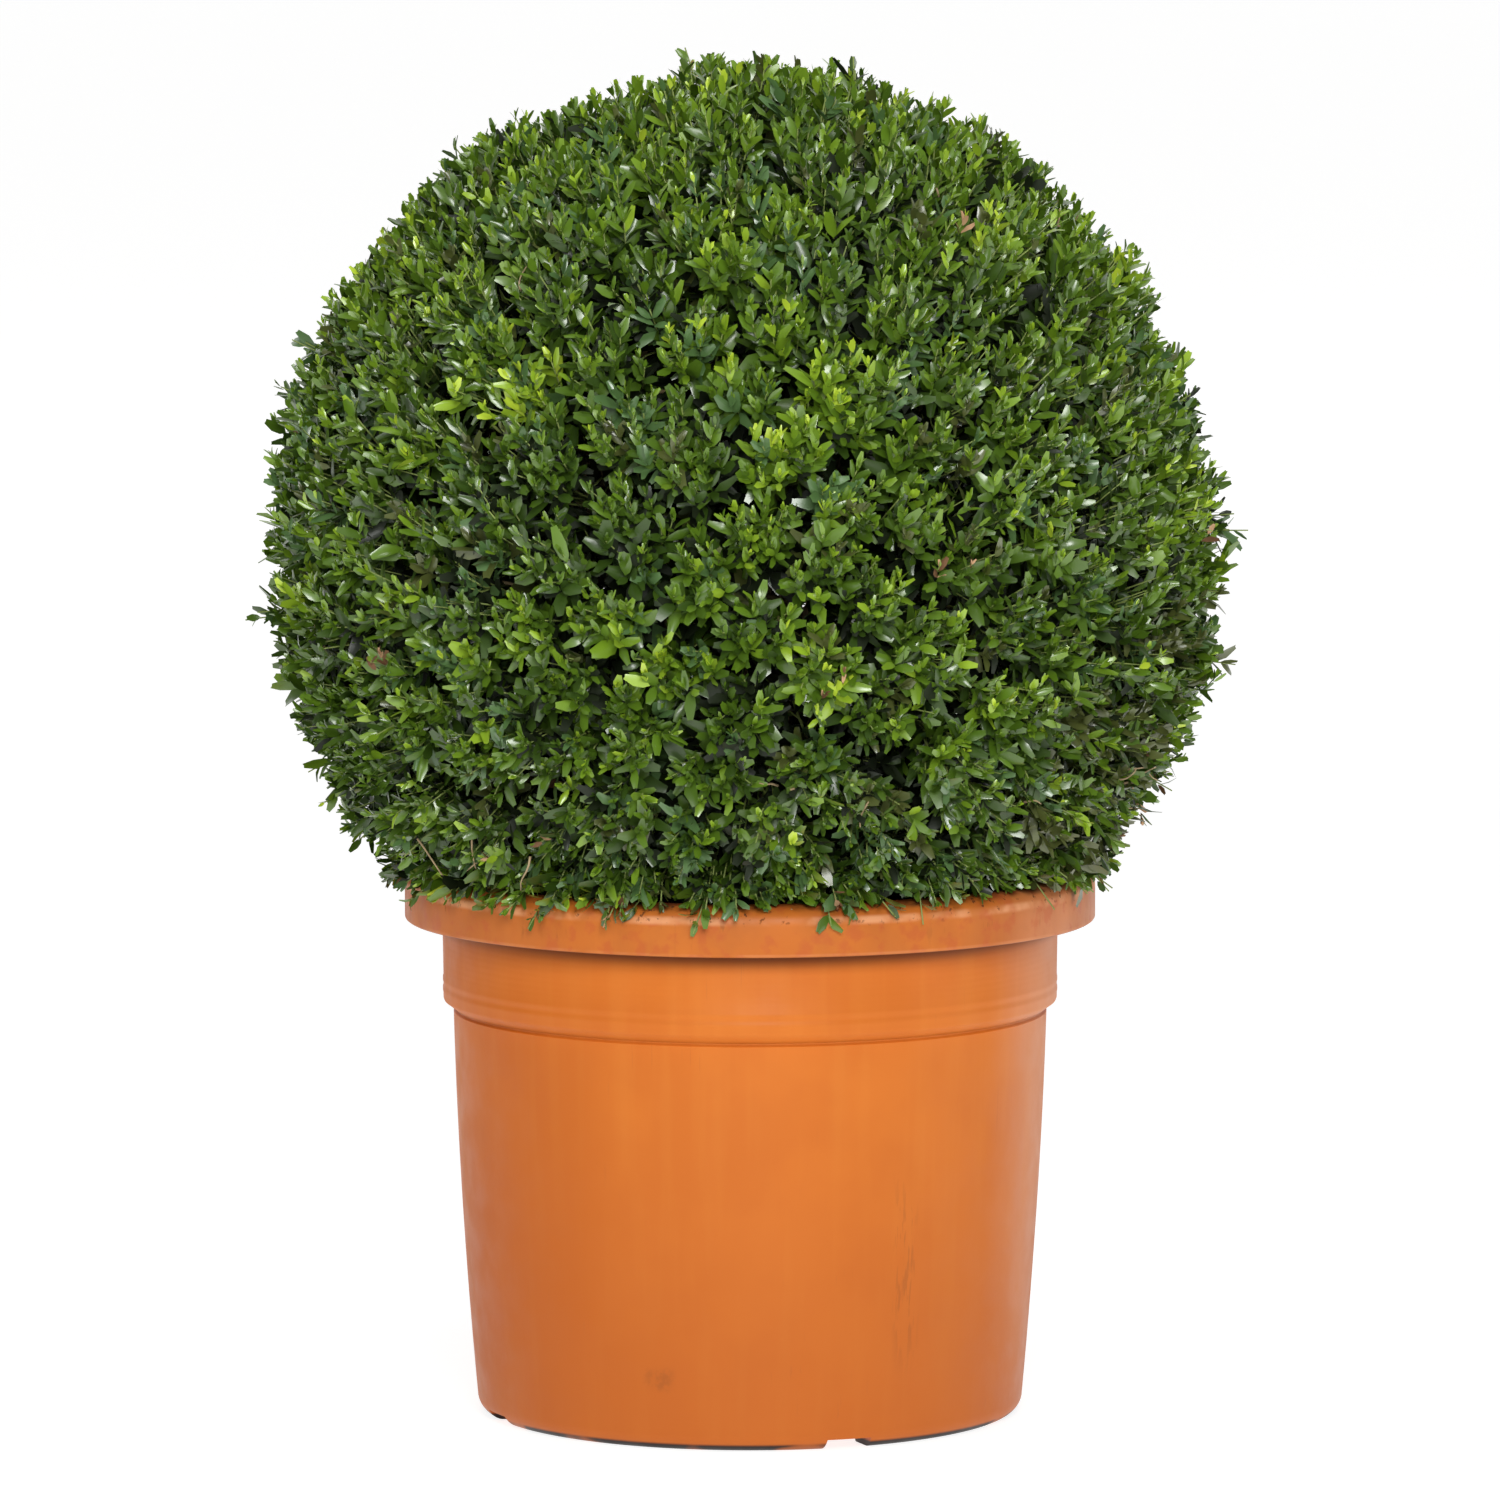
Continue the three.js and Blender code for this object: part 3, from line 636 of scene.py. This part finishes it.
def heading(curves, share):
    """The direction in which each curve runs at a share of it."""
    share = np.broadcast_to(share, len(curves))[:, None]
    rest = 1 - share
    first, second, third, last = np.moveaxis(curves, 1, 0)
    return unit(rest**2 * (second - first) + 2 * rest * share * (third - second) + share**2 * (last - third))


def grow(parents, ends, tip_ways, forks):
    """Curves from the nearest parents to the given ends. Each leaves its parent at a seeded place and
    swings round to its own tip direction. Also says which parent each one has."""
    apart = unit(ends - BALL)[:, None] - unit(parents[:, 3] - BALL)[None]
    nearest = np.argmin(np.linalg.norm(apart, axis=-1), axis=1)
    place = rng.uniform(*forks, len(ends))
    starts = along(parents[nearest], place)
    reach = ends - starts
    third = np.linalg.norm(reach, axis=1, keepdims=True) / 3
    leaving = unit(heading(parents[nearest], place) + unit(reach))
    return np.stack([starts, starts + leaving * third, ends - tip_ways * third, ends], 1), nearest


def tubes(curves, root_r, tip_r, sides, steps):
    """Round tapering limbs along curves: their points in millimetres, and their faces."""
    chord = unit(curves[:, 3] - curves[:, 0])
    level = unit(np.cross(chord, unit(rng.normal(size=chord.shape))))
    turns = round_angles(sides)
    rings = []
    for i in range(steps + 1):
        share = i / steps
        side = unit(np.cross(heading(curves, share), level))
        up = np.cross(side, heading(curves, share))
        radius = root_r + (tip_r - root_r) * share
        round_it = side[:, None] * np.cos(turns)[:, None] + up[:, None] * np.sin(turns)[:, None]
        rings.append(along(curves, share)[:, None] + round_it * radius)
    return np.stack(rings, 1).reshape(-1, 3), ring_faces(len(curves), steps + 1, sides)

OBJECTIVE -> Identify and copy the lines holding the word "from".

SOLUTION TO THIS PROBLEM ->
Continue the three.js and Blender code for this object: part 3, from line 636 of scene.py. This part finishes it.
    """Curves from the nearest parents to the given ends. Each leaves its parent at a seeded place and